** begin DATA SUPPLIED **
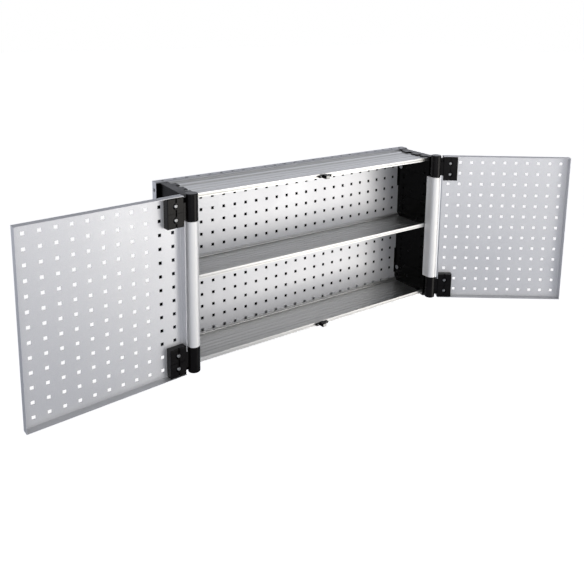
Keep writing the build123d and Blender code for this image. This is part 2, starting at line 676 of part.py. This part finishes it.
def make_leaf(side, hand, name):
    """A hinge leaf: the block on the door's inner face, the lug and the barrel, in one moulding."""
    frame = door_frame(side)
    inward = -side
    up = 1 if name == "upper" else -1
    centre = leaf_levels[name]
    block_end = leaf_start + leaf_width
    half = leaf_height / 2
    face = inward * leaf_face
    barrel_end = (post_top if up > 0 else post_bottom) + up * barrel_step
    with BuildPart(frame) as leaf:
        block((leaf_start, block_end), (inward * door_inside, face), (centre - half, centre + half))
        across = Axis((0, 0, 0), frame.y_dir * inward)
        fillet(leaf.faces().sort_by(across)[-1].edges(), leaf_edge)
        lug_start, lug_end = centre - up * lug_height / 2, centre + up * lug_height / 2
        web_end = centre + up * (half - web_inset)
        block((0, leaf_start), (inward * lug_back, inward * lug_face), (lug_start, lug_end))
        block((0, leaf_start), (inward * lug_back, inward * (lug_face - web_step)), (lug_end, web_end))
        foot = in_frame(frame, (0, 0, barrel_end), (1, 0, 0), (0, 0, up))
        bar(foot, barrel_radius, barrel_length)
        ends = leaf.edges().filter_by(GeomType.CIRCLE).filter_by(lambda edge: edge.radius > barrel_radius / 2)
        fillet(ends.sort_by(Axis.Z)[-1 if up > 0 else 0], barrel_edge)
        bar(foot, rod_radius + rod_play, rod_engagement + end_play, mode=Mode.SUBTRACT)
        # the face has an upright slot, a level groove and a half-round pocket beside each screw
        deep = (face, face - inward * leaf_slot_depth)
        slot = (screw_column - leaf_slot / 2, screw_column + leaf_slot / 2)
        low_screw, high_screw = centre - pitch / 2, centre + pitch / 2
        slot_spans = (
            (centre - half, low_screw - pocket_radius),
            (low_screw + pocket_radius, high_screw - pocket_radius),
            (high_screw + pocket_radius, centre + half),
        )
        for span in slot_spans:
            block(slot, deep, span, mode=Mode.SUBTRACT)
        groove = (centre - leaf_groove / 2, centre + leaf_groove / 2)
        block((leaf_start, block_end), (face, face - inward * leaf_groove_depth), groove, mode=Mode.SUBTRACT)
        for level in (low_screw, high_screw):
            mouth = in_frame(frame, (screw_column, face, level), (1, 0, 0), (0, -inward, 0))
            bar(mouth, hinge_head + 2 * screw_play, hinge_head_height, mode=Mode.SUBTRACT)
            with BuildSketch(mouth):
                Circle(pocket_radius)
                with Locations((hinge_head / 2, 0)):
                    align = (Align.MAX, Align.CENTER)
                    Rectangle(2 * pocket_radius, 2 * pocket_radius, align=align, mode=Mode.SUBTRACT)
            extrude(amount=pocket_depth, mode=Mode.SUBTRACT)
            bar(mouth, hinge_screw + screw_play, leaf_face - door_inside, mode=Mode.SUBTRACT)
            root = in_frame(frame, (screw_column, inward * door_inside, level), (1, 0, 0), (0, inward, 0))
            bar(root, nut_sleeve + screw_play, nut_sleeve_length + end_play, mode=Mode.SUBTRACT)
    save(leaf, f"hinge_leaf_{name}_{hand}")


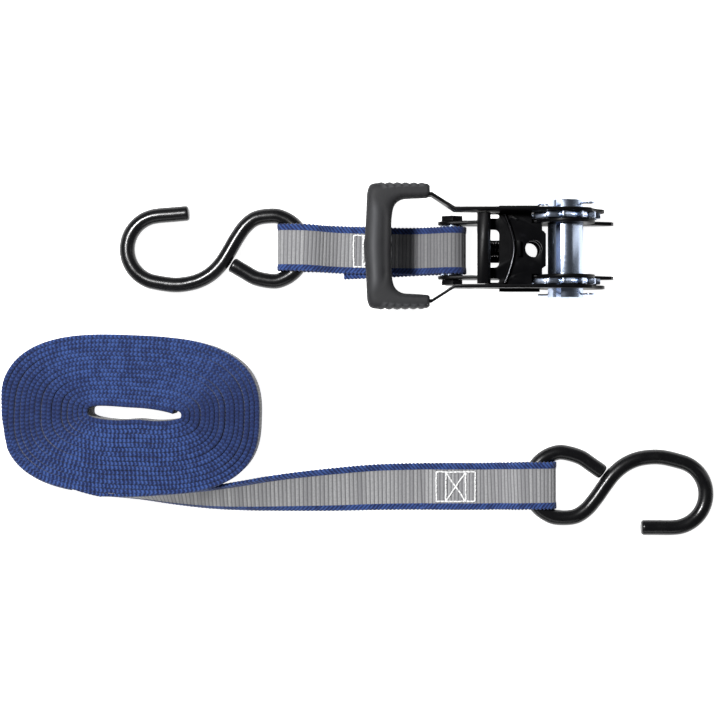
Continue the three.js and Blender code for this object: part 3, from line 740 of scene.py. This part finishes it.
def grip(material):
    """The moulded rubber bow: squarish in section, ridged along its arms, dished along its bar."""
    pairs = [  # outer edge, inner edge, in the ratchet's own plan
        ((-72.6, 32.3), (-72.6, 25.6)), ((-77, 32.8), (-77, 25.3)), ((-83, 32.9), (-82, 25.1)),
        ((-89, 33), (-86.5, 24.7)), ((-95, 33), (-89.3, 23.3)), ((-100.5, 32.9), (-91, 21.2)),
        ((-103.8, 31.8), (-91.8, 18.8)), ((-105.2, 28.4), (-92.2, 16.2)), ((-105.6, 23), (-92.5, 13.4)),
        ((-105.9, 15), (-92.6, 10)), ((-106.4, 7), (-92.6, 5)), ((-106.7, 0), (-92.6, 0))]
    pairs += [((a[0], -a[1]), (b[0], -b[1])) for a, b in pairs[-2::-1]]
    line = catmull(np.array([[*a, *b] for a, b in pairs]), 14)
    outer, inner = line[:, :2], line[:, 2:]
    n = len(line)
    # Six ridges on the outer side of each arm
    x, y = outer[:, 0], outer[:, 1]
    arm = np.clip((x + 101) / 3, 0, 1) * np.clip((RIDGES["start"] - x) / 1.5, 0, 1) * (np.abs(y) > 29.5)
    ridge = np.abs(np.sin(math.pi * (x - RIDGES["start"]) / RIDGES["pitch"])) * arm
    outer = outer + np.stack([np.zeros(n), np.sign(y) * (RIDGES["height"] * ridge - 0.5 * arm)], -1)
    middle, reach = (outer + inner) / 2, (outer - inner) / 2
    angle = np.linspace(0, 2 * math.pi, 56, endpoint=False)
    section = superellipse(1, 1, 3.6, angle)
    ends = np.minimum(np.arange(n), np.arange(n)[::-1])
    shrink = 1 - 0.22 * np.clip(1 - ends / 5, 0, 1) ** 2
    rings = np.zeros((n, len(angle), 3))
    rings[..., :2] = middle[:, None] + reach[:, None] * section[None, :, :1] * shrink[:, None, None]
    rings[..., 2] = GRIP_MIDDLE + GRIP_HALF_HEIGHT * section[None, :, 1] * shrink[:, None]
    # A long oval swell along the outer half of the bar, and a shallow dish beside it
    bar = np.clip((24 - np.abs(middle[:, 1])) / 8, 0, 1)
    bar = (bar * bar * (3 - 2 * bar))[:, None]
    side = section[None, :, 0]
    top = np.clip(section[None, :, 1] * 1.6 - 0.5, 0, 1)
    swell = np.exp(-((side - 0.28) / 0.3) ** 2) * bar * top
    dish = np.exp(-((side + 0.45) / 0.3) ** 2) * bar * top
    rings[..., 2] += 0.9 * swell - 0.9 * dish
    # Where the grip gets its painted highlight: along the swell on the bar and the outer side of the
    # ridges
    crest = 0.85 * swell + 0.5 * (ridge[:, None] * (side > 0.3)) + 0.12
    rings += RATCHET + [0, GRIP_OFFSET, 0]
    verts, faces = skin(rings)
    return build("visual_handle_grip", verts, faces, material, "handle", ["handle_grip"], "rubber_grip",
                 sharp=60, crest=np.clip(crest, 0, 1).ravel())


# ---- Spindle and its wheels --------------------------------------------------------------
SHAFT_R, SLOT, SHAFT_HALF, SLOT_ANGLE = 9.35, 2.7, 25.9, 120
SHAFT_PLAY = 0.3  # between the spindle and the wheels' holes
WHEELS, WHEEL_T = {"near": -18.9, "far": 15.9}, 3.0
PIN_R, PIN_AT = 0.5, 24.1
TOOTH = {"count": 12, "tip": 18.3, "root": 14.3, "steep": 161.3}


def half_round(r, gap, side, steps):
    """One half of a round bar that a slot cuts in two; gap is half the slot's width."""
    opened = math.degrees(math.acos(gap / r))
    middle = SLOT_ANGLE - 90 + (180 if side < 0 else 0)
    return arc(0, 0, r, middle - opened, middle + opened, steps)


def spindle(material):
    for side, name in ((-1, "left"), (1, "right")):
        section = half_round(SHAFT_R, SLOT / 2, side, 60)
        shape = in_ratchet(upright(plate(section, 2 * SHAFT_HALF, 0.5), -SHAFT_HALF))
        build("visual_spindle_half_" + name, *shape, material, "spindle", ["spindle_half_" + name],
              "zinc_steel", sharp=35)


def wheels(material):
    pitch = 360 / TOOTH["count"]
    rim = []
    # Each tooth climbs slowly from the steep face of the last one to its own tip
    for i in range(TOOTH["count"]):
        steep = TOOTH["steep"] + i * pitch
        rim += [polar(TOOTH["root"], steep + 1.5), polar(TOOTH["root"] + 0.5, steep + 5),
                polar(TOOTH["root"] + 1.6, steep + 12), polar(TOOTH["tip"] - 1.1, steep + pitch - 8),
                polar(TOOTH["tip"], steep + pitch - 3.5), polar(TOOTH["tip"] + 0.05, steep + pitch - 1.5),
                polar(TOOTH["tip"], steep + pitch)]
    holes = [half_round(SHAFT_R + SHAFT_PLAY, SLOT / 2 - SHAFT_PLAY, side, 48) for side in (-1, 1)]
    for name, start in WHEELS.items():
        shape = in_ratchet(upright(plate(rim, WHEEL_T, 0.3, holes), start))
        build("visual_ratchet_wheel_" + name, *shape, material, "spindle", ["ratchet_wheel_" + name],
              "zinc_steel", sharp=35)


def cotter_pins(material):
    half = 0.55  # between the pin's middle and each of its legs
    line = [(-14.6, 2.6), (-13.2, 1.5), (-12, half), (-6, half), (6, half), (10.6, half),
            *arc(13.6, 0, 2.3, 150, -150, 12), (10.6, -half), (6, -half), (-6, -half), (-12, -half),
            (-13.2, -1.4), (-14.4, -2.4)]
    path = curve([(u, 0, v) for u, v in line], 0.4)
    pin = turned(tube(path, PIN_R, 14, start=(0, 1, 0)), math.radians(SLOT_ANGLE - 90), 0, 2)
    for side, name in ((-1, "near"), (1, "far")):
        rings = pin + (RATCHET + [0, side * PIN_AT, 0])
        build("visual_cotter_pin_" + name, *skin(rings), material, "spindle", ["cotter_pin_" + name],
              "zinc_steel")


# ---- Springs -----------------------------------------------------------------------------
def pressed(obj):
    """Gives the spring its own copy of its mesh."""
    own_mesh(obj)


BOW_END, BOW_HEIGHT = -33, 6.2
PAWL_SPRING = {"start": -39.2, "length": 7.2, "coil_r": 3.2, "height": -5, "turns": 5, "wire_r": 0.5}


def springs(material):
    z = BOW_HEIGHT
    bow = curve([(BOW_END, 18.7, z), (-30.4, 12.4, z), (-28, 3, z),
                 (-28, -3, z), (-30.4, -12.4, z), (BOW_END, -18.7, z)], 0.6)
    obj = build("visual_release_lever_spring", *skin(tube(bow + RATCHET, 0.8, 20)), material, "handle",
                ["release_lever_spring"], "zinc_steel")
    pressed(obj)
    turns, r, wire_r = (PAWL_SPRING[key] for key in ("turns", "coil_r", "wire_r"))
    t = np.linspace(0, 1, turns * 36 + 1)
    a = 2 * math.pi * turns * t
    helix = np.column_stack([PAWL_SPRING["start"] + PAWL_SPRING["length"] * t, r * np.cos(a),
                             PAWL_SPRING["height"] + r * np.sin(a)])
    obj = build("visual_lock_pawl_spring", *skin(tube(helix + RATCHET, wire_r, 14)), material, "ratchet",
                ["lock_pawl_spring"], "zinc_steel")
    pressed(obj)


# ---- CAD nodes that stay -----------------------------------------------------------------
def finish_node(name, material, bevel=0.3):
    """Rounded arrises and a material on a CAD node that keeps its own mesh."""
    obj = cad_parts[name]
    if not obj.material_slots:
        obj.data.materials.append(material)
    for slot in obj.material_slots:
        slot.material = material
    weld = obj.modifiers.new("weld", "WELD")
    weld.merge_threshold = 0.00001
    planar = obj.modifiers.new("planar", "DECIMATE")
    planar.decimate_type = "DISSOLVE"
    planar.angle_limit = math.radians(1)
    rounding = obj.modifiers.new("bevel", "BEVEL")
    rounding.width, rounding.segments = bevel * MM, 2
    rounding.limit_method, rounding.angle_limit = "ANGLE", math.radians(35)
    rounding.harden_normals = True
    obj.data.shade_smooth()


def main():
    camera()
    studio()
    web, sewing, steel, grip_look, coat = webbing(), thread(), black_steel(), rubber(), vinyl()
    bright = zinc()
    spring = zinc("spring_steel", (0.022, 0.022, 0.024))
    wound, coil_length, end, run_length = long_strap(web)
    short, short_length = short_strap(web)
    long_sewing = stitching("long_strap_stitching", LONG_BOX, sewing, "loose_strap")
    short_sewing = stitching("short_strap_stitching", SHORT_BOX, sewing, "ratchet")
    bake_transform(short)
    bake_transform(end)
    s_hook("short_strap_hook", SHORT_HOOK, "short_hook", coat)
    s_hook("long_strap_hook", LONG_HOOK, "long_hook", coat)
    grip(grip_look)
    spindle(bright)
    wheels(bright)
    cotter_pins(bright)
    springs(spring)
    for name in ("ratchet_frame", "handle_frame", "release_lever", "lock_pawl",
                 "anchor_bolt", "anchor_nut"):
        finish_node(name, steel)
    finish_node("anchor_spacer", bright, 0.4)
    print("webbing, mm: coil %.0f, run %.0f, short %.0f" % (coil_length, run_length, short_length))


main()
** end DATA SUPPLIED **
EXERCISE REQUIREMENTS: Copy each line exactly, from the line containing "bake_transform(short)" down to the last line of the material, and no other lines.

ANSWER IN FULL:
    bake_transform(short)
    bake_transform(end)
    s_hook("short_strap_hook", SHORT_HOOK, "short_hook", coat)
    s_hook("long_strap_hook", LONG_HOOK, "long_hook", coat)
    grip(grip_look)
    spindle(bright)
    wheels(bright)
    cotter_pins(bright)
    springs(spring)
    for name in ("ratchet_frame", "handle_frame", "release_lever", "lock_pawl",
                 "anchor_bolt", "anchor_nut"):
        finish_node(name, steel)
    finish_node("anchor_spacer", bright, 0.4)
    print("webbing, mm: coil %.0f, run %.0f, short %.0f" % (coil_length, run_length, short_length))


main()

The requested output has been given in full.